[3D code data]
--

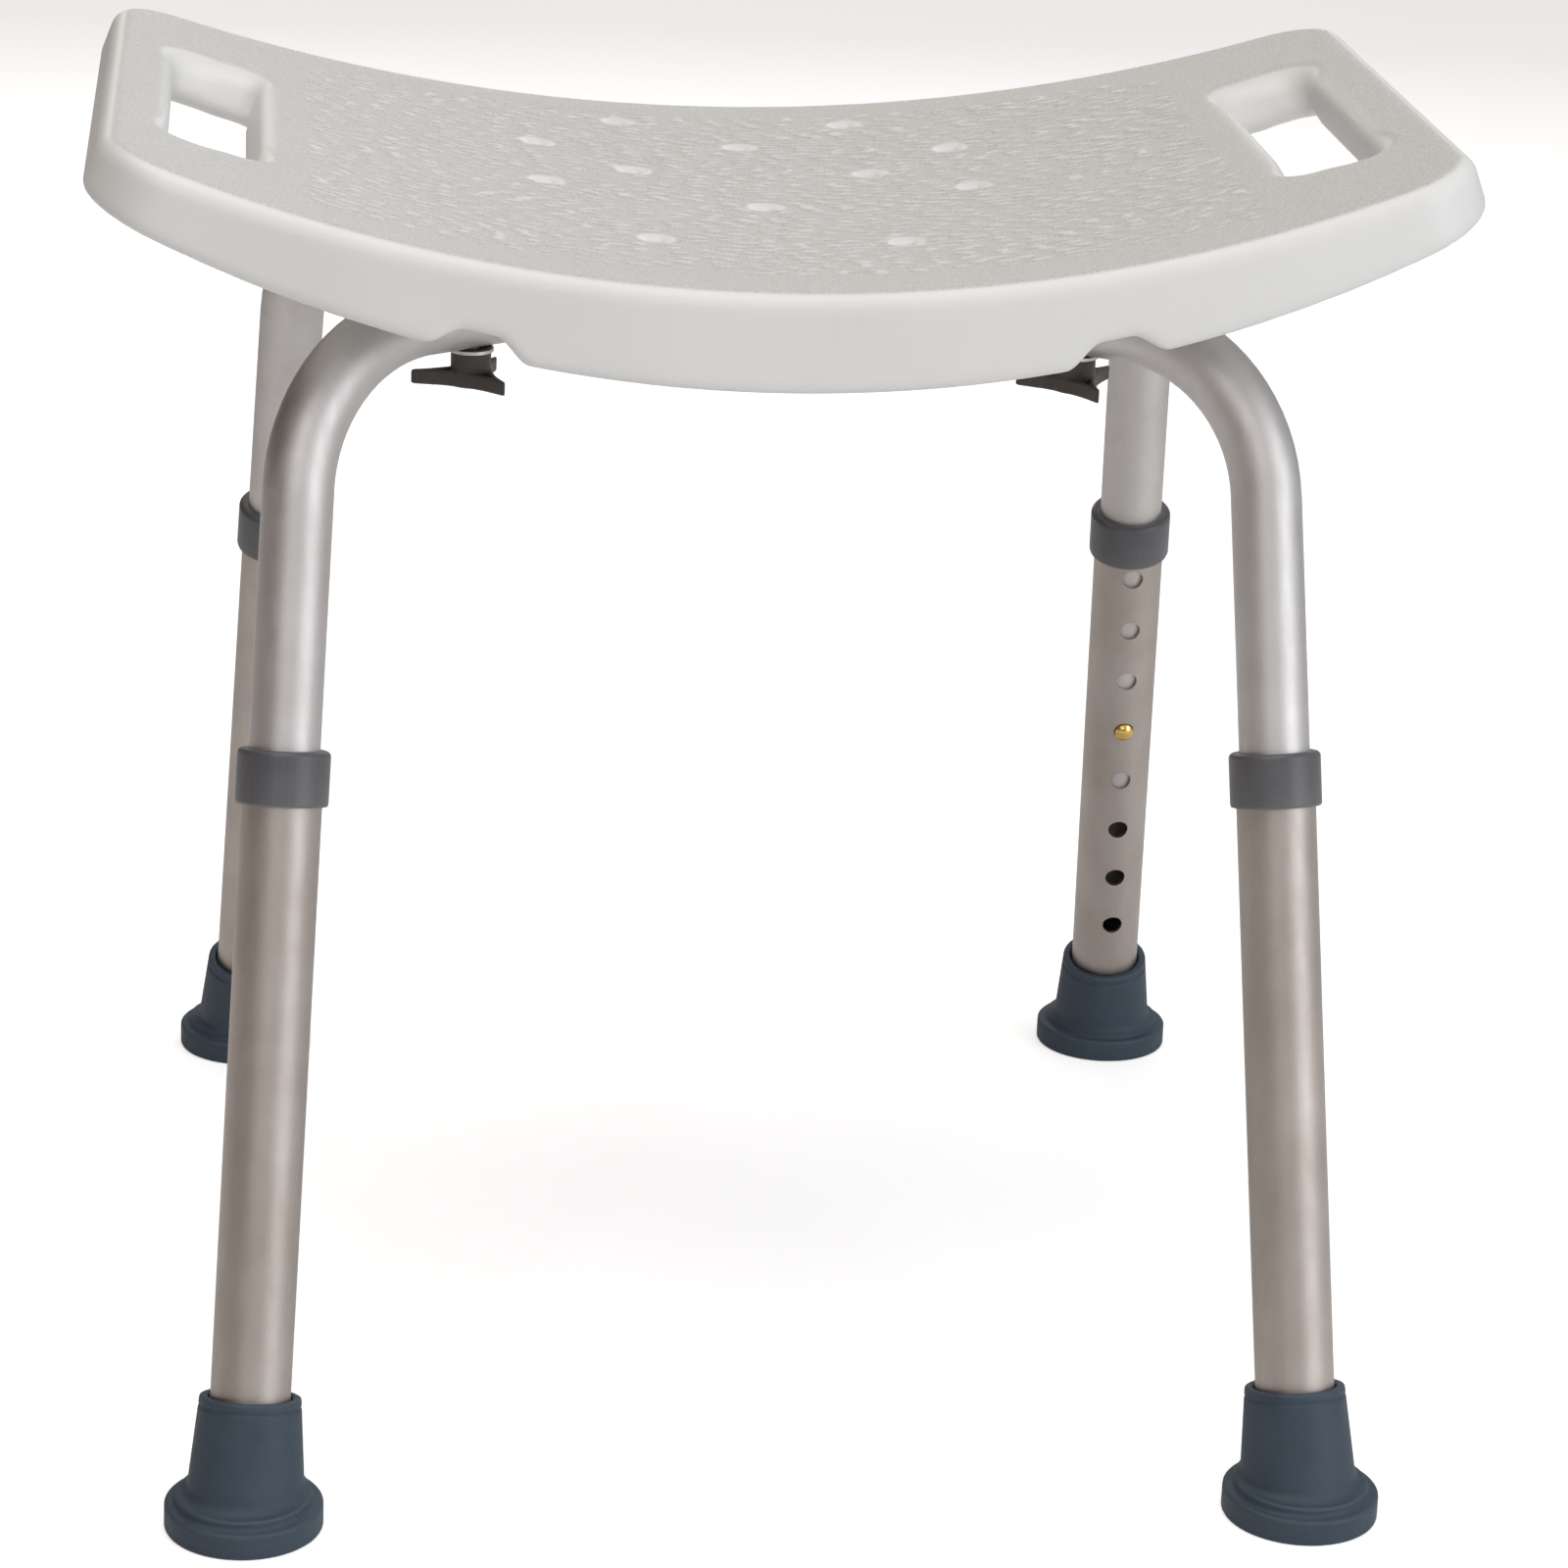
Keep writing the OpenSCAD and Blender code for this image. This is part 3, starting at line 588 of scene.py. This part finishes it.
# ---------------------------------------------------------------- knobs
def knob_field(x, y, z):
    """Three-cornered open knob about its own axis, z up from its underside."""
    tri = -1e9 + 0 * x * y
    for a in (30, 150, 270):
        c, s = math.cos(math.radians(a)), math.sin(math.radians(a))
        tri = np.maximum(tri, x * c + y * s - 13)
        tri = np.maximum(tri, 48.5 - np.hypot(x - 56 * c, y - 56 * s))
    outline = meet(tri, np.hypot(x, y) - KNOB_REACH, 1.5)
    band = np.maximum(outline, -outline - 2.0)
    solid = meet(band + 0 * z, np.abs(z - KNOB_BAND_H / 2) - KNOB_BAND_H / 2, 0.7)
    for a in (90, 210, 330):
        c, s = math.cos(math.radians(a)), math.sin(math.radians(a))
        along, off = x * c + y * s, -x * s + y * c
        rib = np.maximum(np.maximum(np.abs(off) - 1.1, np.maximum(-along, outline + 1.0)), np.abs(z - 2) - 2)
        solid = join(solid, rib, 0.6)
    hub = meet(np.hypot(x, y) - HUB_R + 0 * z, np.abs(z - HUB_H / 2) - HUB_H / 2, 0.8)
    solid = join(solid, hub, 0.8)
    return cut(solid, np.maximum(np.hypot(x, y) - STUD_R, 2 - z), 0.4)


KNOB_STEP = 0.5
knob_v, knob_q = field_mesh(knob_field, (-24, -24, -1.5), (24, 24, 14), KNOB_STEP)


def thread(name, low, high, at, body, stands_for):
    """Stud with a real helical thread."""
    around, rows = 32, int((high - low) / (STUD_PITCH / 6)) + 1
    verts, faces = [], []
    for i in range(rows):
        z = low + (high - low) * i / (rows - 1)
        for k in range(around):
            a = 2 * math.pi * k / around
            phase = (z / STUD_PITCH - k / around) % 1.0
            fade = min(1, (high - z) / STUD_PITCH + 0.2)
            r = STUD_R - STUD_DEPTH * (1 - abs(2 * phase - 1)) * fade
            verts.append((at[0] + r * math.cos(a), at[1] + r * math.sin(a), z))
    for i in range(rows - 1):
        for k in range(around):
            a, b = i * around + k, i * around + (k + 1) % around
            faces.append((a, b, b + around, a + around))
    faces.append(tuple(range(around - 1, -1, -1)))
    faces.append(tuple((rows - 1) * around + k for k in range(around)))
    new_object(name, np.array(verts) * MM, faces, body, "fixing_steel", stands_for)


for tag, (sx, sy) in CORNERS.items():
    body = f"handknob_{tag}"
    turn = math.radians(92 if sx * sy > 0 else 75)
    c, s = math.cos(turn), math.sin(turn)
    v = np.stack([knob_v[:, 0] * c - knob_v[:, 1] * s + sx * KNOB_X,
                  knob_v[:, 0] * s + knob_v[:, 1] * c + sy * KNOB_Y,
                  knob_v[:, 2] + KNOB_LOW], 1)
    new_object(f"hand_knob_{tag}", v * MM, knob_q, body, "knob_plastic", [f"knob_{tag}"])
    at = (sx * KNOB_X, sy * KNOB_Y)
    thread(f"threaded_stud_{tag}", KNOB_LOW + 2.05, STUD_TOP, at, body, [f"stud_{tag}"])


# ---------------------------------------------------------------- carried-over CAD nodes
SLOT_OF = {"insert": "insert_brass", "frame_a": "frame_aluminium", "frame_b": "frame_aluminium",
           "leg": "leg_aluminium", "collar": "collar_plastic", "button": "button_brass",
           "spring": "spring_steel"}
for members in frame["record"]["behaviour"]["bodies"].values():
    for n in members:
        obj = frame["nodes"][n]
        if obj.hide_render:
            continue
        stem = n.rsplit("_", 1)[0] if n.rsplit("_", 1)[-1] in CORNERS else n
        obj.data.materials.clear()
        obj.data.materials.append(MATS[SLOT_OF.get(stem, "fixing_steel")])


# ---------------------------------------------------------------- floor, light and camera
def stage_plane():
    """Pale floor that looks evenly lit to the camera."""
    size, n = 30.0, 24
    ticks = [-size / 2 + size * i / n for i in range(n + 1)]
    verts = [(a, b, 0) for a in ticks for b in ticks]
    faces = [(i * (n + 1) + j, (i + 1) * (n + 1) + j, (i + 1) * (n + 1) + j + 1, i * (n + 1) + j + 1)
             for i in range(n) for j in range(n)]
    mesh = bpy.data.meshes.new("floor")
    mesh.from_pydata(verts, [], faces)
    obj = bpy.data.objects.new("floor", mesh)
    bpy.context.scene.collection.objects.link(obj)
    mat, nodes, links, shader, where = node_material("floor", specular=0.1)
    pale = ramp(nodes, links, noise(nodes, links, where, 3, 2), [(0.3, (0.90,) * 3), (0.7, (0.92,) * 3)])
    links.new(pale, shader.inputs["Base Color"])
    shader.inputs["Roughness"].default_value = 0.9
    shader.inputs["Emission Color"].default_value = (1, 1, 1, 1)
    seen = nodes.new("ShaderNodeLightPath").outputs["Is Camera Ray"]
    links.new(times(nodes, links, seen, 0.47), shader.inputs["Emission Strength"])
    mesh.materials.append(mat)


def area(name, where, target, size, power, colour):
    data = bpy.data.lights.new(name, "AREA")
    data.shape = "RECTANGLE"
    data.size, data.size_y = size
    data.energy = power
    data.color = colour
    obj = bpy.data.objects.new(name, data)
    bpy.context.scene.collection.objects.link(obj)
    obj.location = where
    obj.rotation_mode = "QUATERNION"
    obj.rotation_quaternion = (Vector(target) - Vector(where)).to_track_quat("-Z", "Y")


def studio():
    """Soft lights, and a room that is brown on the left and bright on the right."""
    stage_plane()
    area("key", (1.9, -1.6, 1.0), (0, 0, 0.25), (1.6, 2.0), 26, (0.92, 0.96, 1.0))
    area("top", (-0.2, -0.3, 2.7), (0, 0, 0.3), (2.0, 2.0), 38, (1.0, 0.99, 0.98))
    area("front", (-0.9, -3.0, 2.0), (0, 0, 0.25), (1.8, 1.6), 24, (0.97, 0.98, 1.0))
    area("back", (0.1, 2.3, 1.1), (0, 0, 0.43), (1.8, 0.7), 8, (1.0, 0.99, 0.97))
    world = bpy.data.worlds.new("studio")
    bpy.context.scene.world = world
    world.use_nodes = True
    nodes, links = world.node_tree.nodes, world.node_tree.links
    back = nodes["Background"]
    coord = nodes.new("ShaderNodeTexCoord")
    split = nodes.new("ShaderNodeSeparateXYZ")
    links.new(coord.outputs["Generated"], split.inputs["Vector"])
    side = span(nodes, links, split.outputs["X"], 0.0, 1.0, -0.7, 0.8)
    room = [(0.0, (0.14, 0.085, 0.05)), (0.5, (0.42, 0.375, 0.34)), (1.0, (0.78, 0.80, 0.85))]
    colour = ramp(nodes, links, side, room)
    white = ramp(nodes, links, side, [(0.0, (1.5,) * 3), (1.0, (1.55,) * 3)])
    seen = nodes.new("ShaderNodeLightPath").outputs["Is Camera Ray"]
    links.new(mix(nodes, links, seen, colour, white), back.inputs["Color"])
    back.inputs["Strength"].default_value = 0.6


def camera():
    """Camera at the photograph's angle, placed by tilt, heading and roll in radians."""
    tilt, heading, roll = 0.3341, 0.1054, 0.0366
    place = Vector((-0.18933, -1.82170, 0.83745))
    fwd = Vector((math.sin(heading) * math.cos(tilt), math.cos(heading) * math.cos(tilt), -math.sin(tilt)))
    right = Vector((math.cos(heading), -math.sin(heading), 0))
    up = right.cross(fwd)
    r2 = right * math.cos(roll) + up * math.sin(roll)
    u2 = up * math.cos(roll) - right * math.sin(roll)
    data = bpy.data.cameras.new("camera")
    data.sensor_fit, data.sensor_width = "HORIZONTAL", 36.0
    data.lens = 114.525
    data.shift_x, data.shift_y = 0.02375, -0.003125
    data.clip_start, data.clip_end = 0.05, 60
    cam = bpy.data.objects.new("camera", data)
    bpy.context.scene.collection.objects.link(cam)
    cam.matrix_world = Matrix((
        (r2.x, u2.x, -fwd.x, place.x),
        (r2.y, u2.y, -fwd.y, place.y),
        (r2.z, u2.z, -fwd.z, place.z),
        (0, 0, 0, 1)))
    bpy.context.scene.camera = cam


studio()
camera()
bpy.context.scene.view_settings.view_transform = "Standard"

--

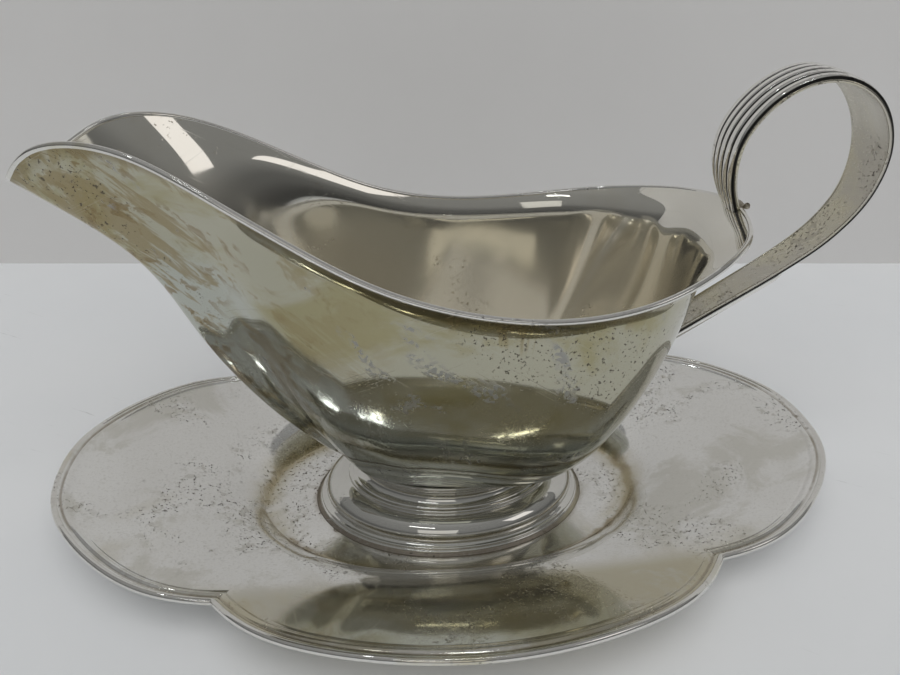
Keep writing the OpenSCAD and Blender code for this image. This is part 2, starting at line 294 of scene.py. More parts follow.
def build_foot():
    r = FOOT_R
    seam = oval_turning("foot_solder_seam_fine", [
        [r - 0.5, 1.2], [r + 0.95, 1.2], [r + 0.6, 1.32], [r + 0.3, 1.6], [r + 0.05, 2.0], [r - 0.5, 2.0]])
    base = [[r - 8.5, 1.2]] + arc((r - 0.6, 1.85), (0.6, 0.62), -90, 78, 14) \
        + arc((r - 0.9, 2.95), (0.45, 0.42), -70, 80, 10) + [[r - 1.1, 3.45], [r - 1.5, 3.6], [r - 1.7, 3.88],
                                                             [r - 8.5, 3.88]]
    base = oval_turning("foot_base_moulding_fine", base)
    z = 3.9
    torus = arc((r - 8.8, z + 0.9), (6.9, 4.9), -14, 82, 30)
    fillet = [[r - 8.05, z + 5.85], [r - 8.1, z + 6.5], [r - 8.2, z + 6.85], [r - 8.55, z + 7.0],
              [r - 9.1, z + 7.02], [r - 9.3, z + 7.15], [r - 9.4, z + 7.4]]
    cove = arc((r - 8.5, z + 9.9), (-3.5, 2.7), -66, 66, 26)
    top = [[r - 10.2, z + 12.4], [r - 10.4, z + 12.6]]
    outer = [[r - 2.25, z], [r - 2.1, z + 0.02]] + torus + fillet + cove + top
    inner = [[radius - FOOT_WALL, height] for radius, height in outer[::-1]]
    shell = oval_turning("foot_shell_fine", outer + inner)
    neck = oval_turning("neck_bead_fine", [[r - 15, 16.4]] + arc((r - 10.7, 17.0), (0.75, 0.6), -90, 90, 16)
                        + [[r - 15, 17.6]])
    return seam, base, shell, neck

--

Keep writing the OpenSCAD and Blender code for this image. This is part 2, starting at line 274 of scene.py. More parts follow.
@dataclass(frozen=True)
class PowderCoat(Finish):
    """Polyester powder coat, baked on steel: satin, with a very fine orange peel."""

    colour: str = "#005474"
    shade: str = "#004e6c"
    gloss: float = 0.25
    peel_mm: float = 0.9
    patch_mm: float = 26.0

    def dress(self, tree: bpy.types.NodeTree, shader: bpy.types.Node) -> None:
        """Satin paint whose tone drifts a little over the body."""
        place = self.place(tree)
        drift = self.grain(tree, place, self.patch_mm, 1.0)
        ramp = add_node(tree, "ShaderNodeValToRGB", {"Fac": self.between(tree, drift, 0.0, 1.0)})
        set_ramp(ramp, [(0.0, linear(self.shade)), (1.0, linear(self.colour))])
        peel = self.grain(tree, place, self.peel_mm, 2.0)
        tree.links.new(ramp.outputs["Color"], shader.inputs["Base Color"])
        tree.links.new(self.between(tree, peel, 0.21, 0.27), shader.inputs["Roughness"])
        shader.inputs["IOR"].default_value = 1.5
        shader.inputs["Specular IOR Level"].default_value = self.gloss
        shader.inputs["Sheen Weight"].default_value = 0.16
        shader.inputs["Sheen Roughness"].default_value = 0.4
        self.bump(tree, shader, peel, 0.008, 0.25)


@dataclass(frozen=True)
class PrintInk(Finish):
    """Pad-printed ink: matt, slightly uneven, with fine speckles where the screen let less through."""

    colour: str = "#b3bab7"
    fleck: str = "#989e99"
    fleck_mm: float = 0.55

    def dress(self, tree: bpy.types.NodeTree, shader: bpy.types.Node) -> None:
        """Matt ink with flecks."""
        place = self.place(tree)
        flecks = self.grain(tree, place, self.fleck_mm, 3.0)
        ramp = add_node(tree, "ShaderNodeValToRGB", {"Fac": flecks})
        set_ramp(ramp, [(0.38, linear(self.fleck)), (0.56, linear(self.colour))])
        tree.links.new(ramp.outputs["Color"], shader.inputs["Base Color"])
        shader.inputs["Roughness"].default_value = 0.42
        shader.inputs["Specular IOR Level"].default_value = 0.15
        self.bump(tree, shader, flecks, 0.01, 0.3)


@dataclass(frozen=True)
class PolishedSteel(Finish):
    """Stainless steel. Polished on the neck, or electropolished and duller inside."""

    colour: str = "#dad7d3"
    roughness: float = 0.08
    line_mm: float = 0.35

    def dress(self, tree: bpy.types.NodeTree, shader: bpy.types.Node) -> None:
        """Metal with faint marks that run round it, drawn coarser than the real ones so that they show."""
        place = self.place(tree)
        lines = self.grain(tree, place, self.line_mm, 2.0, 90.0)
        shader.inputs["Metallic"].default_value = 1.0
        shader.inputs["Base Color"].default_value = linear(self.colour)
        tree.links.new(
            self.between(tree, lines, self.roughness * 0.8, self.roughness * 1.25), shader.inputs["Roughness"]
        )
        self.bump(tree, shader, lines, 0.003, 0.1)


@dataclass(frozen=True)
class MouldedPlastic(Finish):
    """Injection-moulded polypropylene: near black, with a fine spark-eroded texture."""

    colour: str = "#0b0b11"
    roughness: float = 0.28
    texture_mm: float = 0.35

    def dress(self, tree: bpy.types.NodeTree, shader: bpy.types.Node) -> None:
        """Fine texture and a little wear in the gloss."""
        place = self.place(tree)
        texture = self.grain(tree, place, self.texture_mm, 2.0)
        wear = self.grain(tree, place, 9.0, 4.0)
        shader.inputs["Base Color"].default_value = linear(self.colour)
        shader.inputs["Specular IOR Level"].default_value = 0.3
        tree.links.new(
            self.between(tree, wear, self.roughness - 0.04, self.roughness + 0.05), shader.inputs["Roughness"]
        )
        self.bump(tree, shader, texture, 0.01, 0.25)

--

● Given exercise:
Repeat, character for character, the lines of the material above from the line with "274 of scene.py. More parts follow." through the line with "fleck_mm: float = 0.55".

● Result:
Keep writing the OpenSCAD and Blender code for this image. This is part 2, starting at line 274 of scene.py. More parts follow.
@dataclass(frozen=True)
class PowderCoat(Finish):
    """Polyester powder coat, baked on steel: satin, with a very fine orange peel."""

    colour: str = "#005474"
    shade: str = "#004e6c"
    gloss: float = 0.25
    peel_mm: float = 0.9
    patch_mm: float = 26.0

    def dress(self, tree: bpy.types.NodeTree, shader: bpy.types.Node) -> None:
        """Satin paint whose tone drifts a little over the body."""
        place = self.place(tree)
        drift = self.grain(tree, place, self.patch_mm, 1.0)
        ramp = add_node(tree, "ShaderNodeValToRGB", {"Fac": self.between(tree, drift, 0.0, 1.0)})
        set_ramp(ramp, [(0.0, linear(self.shade)), (1.0, linear(self.colour))])
        peel = self.grain(tree, place, self.peel_mm, 2.0)
        tree.links.new(ramp.outputs["Color"], shader.inputs["Base Color"])
        tree.links.new(self.between(tree, peel, 0.21, 0.27), shader.inputs["Roughness"])
        shader.inputs["IOR"].default_value = 1.5
        shader.inputs["Specular IOR Level"].default_value = self.gloss
        shader.inputs["Sheen Weight"].default_value = 0.16
        shader.inputs["Sheen Roughness"].default_value = 0.4
        self.bump(tree, shader, peel, 0.008, 0.25)


@dataclass(frozen=True)
class PrintInk(Finish):
    """Pad-printed ink: matt, slightly uneven, with fine speckles where the screen let less through."""

    colour: str = "#b3bab7"
    fleck: str = "#989e99"
    fleck_mm: float = 0.55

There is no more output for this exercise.